Situated in our 'cosmic backyard', this newly discovered behemoth is ten times more massive than the Sun.
Black holes, which form when a giant star collapses in on itself at the end of its life cycle, possess a gravitational pull so great than nothing - not even light itself - can escape from it.
Fortunately, there are no black holes in our own solar system or anywhere near it, but as time goes on scientists have been discovering them at shorter and shorter distances away from us, indicating that we might not be quite as far away from our nearest neighbor as we had perhaps hoped.
Most recently, astronomers have identified a black hole - named Gaia BH1 - around 1,566 light-years away in a binary star system in the constellation Ophiuchus.

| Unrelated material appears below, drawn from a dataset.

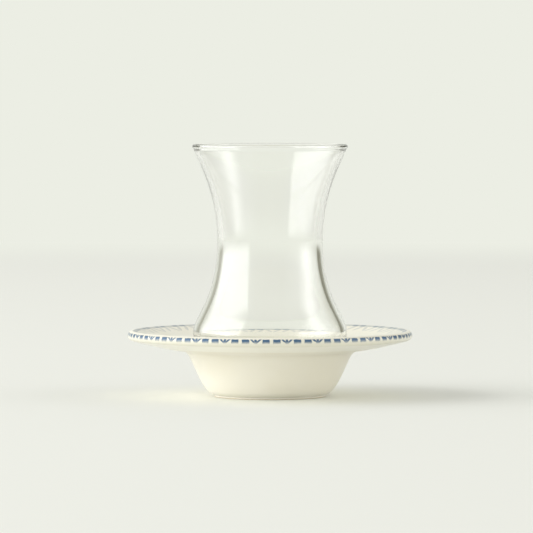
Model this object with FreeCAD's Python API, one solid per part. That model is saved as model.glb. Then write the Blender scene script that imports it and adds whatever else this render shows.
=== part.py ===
"""A tulip-shaped Turkish tea glass standing in its deep-welled ceramic saucer.

Both pieces are turned about +Z. The table is z = 0 and the axis of the set is the origin, so the
origin is the middle of the saucer's foot. Profiles are points (radius, height) in millimetres.
"""
import FreeCAD, Part
import math
import os

# ---- glass: outside, heights above its own foot ----
GLASS_H = 96.2              # foot to the top of the rim
MOUTH_R = 31.5              # outside radius just under the rim bead
MOUTH_FLARE = 23.0          # degrees from upright at the mouth
WAIST_R = 21.9              # outside radius at the narrow waist
WAIST_H = 56.2              # height of the waist
BULB_R = 31.9               # outside radius at the widest part of the bulb
BULB_H = 18.0               # height of the widest part
GLASS_FOOT_R = 21.5         # where the underside turns into the foot
FOOT_TURN_H = 1.0           # height of that turn
FOOT_RING_W = 3.0           # width of the flat ring that it stands on
PUNT_DEPTH = 1.2            # hollow under the middle of the foot

# ---- glass: wall ----
MOUTH_WALL = 1.7
WAIST_WALL = 2.4
BULB_WALL = 2.4
BASE_T = 7.2                # thick bottom, measured at the middle
BEAD_R = 1.1                # fire-polished rim, radius of its round section
BEAD_IN = 0.1               # how far the bead sits inside the wall's line
BEAD_RISE = 1.5             # from the plain wall up to the bead's middle

# ---- saucer ----
SAUCER_R = 59.0
SAUCER_H = 27.4
LIP_R = 2.0                 # radius of the rounded lip
FLANGE_T = 2.85             # at the well
FLANGE_IN_H = 22.1          # top of the flange at the well
WALL = 2.6                  # wall of the bowl
FLOOR_H = 8.5               # well floor above the table
FOOT_R = 23.1               # outside radius of the foot ring
FOOT_H = 0.9                # height of the step where the bowl starts
FOOT_STEP = 0.5             # width of that step
FOOT_W = 3.2
FOOT_ROUND = 0.3
RECESS_H = 3.0              # roof of the recess inside the foot ring
RECESS_LEAN = 1.2           # how far the ring's inner side leans in, bottom to roof

# ---- fullness of the curves: how far a handle reaches along its span, 0 to 1 ----
FLARE_PULL = 0.23           # mouth, along the flare
WAIST_PULL_UP = 0.49        # waist, towards the mouth
WAIST_PULL_DOWN = 0.655     # waist, towards the bulb
BULB_PULL_UP = 0.195        # bulb, towards the waist
BULB_PULL_IN = 0.155        # the same on the inside, which leaves the wall thickest above the bulb
BULB_PULL_DOWN = 0.35       # bulb, towards the foot
FOOT_PULL_OUT = 0.55        # foot, outwards
FOOT_PULL_UP = 0.17         # foot, upwards
DISH_PULL_DOWN = 0.62       # inside bottom, from the bulb
DISH_PULL_OUT = 0.7         # inside bottom, from the middle
PUNT_PULL = 0.6             # hollow under the foot
BELLY_PULL = 0.46           # bowl, down from its top
COVE_PULL = 0.35            # round between the well's wall and its floor
LIP_PULL = 0.08             # flange top, in from the lip
FLANGE_PULL = 0.6           # flange top, out from the well

# ---- small sizes and slopes of the saucer ----
FLANGE_LEAN = 82.0          # degrees from upright, at the well
FLANGE_TOP_LEAN = 83.0
LIP_LEAN = 75.0             # degrees from upright, underside at the lip
EDGE_W = 3.6                # width of the rounded edge of the well
EDGE_HANDLE = 1.9
MOUTH_HANDLE = 1.4
CORNER_W = 4.6              # width of the round under the flange, at the bowl
CORNER_HANDLE = 2.6
BELLY_OUT = (4.0, 1.4)      # handle of the bowl's curve at the foot

# ---- fit of the glass in the well ----
WELL_GAP = 1.3              # round the bulb, at the mouth of the well
FLOOR_GAP = 2.6             # round the turn of the foot
EDGE_DROP = 3.9             # the well's rounded edge starts this far below the flange's top
BELLY_DROP = 6.1            # the bowl's outside starts this far below it


HALVINGS = 40               # steps of the search for a height on a curve


# ---- drawing helpers ----
def vec(point):
    return FreeCAD.Vector(point[0], 0, point[1])


def line(a, b):
    return Part.LineSegment(vec(a), vec(b)).toShape()


def arc(a, middle, b):
    return Part.Arc(vec(a), vec(middle), vec(b)).toShape()


def bezier(poles):
    curve = Part.BezierCurve()
    curve.setPoles([vec(p) for p in poles])
    return curve.toShape()


def turn(edges):
    """Turns a closed chain of edges in the XZ plane about the Z axis."""
    face = Part.Face(Part.Wire(edges))
    solid = face.revolve(FreeCAD.Vector(0, 0, 0), FreeCAD.Vector(0, 0, 1), 360)
    return Part.Solid(solid.Shells[0])


def mix(a, b, t):
    return (a[0] + (b[0] - a[0]) * t, a[1] + (b[1] - a[1]) * t)


def polar(angle, length):
    """A step of a length, at an angle in degrees from upright, leaning outwards."""
    return (length * math.sin(math.radians(angle)), length * math.cos(math.radians(angle)))


def shift(point, step, sign=1):
    return (point[0] + sign * step[0], point[1] + sign * step[1])


def meet(a, b, z):
    """Where the straight line from a through b reaches the height z."""
    t = (z - a[1]) / (b[1] - a[1])
    return (a[0] + (b[0] - a[0]) * t, z)


def lean_of(poles):
    """The lean of a curve at its first point, in degrees from upright."""
    return math.degrees(math.atan2(poles[0][0] - poles[1][0], poles[0][1] - poles[1][1]))


def split(poles, t):
    """The part of a cubic curve after t, by de Casteljau's construction."""
    row = list(poles)
    tail = [row[-1]]
    while len(row) > 1:
        row = [mix(a, b, t) for a, b in zip(row, row[1:])]
        tail.insert(0, row[-1])
    return tail


def below_height(poles, z):
    """The part of a falling curve below a height, found by halving the span."""
    low, high = 0.0, 1.0
    for _ in range(HALVINGS):
        t = (low + high) / 2
        if split(poles, t)[0][1] > z:
            low = t
        else:
            high = t
    return split(poles, high)


# ---- glass ----
LIFT = FLOOR_H                          # the glass stands on the well floor
MOUTH_Z = LIFT + GLASS_H - BEAD_R - BEAD_RISE


def side(mouth_r, waist_r, bulb_r, bulb_pull):
    """Mouth to bulb: two cubic curves that meet upright at the waist."""
    waist_z = LIFT + WAIST_H
    bulb_z = LIFT + BULB_H
    rise = MOUTH_Z - waist_z
    drop = waist_z - bulb_z
    mouth = (mouth_r, MOUTH_Z)
    waist = (waist_r, waist_z)
    upper = [
        mouth,
        shift(mouth, polar(MOUTH_FLARE, FLARE_PULL * rise), -1),
        (waist_r, waist_z + WAIST_PULL_UP * rise),
        waist,
    ]
    lower = [
        waist,
        (waist_r, waist_z - WAIST_PULL_DOWN * drop),
        (bulb_r, bulb_z + bulb_pull * drop),
        (bulb_r, bulb_z),
    ]
    return upper, lower


def underside(bulb_r, foot_r, foot_z):
    """The bulb's curve from its widest part in to the foot."""
    bulb_z = LIFT + BULB_H
    drop = bulb_z - foot_z
    return [
        (bulb_r, bulb_z),
        (bulb_r, bulb_z - BULB_PULL_DOWN * drop),
        (foot_r + FOOT_PULL_OUT * (bulb_r - foot_r), foot_z + FOOT_PULL_UP * drop),
        (foot_r, foot_z),
    ]


def glass():
    outer_r = MOUTH_R
    inner_r = MOUTH_R - MOUTH_WALL
    upper, lower = side(outer_r, WAIST_R, BULB_R, BULB_PULL_UP)
    inner_upper, inner_lower = side(
        inner_r, WAIST_R - WAIST_WALL, BULB_R - BULB_WALL, BULB_PULL_IN)
    below = underside(BULB_R, GLASS_FOOT_R, LIFT + FOOT_TURN_H)

    # the bead swells a little past the wall on both sides
    bead_z = MOUTH_Z + BEAD_RISE
    bead_r = (outer_r + inner_r) / 2 + BEAD_RISE * math.tan(math.radians(MOUTH_FLARE)) - BEAD_IN
    lean = polar(MOUTH_FLARE, BEAD_RISE / 2)
    outer_neck = [
        (outer_r, MOUTH_Z),
        shift((outer_r, MOUTH_Z), lean),
        (bead_r + BEAD_R, bead_z - BEAD_RISE / 3),
        (bead_r + BEAD_R, bead_z),
    ]
    inner_neck = [
        (bead_r - BEAD_R, bead_z),
        (bead_r - BEAD_R, bead_z - BEAD_RISE / 3),
        shift((inner_r, MOUTH_Z), lean),
        (inner_r, MOUTH_Z),
    ]

    # inside bottom, a smooth dish over the thick base
    bulb_in = inner_lower[-1]
    floor_z = LIFT + BASE_T
    dish = [
        bulb_in,
        (bulb_in[0], mix(bulb_in, (0, floor_z), DISH_PULL_DOWN)[1]),
        (DISH_PULL_OUT * bulb_in[0], floor_z),
        (0, floor_z),
    ]

    # foot: rounded turn, flat ring, shallow hollow
    turn_mid = meet(below[-2], below[-1], LIFT)
    ring_out = 2 * turn_mid[0] - below[-1][0]
    ring_in = ring_out - FOOT_RING_W
    foot_turn = [below[-1], turn_mid, (ring_out, LIFT)]
    punt = [(ring_in, LIFT), (PUNT_PULL * ring_in, LIFT + PUNT_DEPTH), (0, LIFT + PUNT_DEPTH)]

    return turn([
        bezier(upper),
        bezier(lower),
        bezier(below),
        bezier(foot_turn),
        line((ring_out, LIFT), (ring_in, LIFT)),
        bezier(punt),
        line((0, LIFT + PUNT_DEPTH), (0, floor_z)),
        bezier(dish[::-1]),
        bezier(inner_lower[::-1]),
        bezier(inner_upper[::-1]),
        bezier(inner_neck[::-1]),
        arc((bead_r - BEAD_R, bead_z), (bead_r, bead_z + BEAD_R), (bead_r + BEAD_R, bead_z)),
        bezier(outer_neck[::-1]),
    ])


# ---- saucer ----
def well():
    """The well's wall: the bulb's underside, moved out by the gaps round the glass."""
    bulb, bulb_low, foot_out, foot = underside(BULB_R, GLASS_FOOT_R, LIFT + FOOT_TURN_H)
    return [
        (bulb[0] + WELL_GAP, bulb[1]),
        (bulb_low[0] + WELL_GAP, bulb_low[1]),
        (foot_out[0] + FLOOR_GAP, mix(foot, foot_out, COVE_PULL)[1]),
        (foot[0] + FLOOR_GAP / 2, FLOOR_H),
    ]


def saucer():
    well_wall = below_height(well(), FLANGE_IN_H - EDGE_DROP)
    mouth = well_wall[0]
    well_lean = lean_of(well_wall)

    # bowl outside: the well's wall plus the thickness, curving in to the foot ring
    belly_in = below_height(well(), FLANGE_IN_H - BELLY_DROP)
    lean = lean_of(belly_in)
    belly_top = (belly_in[0][0] + WALL, belly_in[0][1])
    belly_h = belly_top[1] - FOOT_H
    foot_top = (FOOT_R + FOOT_STEP, FOOT_H)
    belly = [
        foot_top,
        shift(foot_top, BELLY_OUT),
        shift(belly_top, polar(lean, BELLY_PULL * belly_h), -1),
        belly_top,
    ]

    # flange: underside and top run out to the round lip
    lip_mid = (SAUCER_R - LIP_R, SAUCER_H - LIP_R)
    lip_top = (lip_mid[0], SAUCER_H)
    lip_low = shift(lip_mid, polar(LIP_LEAN + 90, LIP_R))
    start = (belly_top[0] + CORNER_W, FLANGE_IN_H - FLANGE_T)
    width = lip_low[0] - start[0]
    bottom = [
        start,
        shift(start, polar(FLANGE_LEAN, width / 3)),
        shift(lip_low, polar(LIP_LEAN, width / 3), -1),
        lip_low,
    ]
    corner = [
        belly_top,
        shift(belly_top, polar(lean, CORNER_HANDLE)),
        shift(start, polar(FLANGE_LEAN, CORNER_HANDLE), -1),
        start,
    ]
    edge = (mouth[0] + EDGE_W, FLANGE_IN_H)
    top_w = lip_top[0] - edge[0]
    top = [
        lip_top,
        (lip_top[0] - LIP_PULL * top_w, SAUCER_H),
        shift(edge, polar(FLANGE_TOP_LEAN, FLANGE_PULL * top_w)),
        edge,
    ]
    well_edge = [
        edge,
        shift(edge, polar(FLANGE_TOP_LEAN, EDGE_HANDLE), -1),
        shift(mouth, polar(well_lean, MOUTH_HANDLE)),
        mouth,
    ]

    # foot ring, slightly rounded where it meets the table, with a small step above
    ring_in = FOOT_R - FOOT_W
    foot = [
        (ring_in - RECESS_LEAN, RECESS_H),
        (ring_in, FOOT_ROUND),
        (ring_in + FOOT_ROUND, 0),
        (FOOT_R - FOOT_ROUND, 0),
        (FOOT_R, FOOT_ROUND),
        (FOOT_R, FOOT_H - FOOT_STEP / 2),
    ]

    lip_out = (SAUCER_R, lip_mid[1])
    return turn([
        line((0, FLOOR_H), (0, RECESS_H)),
        line((0, RECESS_H), foot[0]),
        line(foot[0], foot[1]),
        bezier([foot[1], (ring_in, 0), foot[2]]),
        line(foot[2], foot[3]),
        bezier([foot[3], (FOOT_R, 0), foot[4]]),
        line(foot[4], foot[5]),
        bezier([foot[5], (FOOT_R, FOOT_H), foot_top]),
        bezier(belly),
        bezier(corner),
        bezier(bottom),
        arc(lip_low, lip_out, lip_top),
        bezier(top),
        bezier(well_edge),
        bezier(well_wall),
        line(well_wall[-1], (0, FLOOR_H)),
    ])


def main():
    os.makedirs("parts", exist_ok=True)
    for name, make in (("saucer", saucer), ("tea_glass", glass)):
        shape = make()
        box = shape.BoundBox
        print(name, shape.ShapeType, "valid", shape.isValid(), "volume cm3", round(shape.Volume / 1000, 2),
              "z", round(box.ZMin, 2), round(box.ZMax, 2), "r", round(box.XMax, 2))
        shape.exportStep("parts/" + name + ".step")


main()
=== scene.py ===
# %% [markdown]
# # A tulip tea glass in its deep saucer
#
# The object is two turned pieces: a clear tea glass with a flared mouth, a narrow waist and a
# round bulb, and a cream glazed saucer whose well holds the bulb. A blue hand-painted border of
# dashes and small sprigs runs round the saucer's lip. Everything is in metres, and the axis of
# both pieces is Z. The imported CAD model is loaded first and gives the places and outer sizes.

# %% Load the frame
import math

import bpy
import numpy as np
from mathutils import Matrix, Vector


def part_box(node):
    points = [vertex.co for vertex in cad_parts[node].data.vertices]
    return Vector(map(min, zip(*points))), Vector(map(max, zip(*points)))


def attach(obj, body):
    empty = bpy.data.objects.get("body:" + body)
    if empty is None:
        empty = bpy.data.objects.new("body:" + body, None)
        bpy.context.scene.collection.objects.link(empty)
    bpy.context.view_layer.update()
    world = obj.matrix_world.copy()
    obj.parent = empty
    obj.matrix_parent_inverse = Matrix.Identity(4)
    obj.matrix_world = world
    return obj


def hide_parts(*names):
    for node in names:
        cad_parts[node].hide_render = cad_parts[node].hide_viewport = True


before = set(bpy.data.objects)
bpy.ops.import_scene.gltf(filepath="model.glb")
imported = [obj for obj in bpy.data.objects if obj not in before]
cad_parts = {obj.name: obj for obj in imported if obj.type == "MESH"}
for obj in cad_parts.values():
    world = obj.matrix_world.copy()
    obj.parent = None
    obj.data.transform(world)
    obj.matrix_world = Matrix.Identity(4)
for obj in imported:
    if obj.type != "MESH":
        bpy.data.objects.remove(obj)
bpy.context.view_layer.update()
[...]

This might sound like a long way away (and it is), but it also happens to be half the distance of the former nearest known black hole and there are likely to be others much closer than this.
The discovery is also significant because the star system itself is particularly unusual.
"While there have been many claimed detections of systems like this, almost all these discoveries have subsequently been refuted," said astrophysicist and study lead author Kareem El-Badry.
"This is the first unambiguous detection of a sunlike star in a wide orbit around a stellar-mass black hole in our galaxy."
What's interesting here is that this black hole would have started out as a star 20 times more massive than our Sun and would have ballooned out at the end of its life, consuming everything in its path.
How its companion star is still present, therefore, remains a mystery.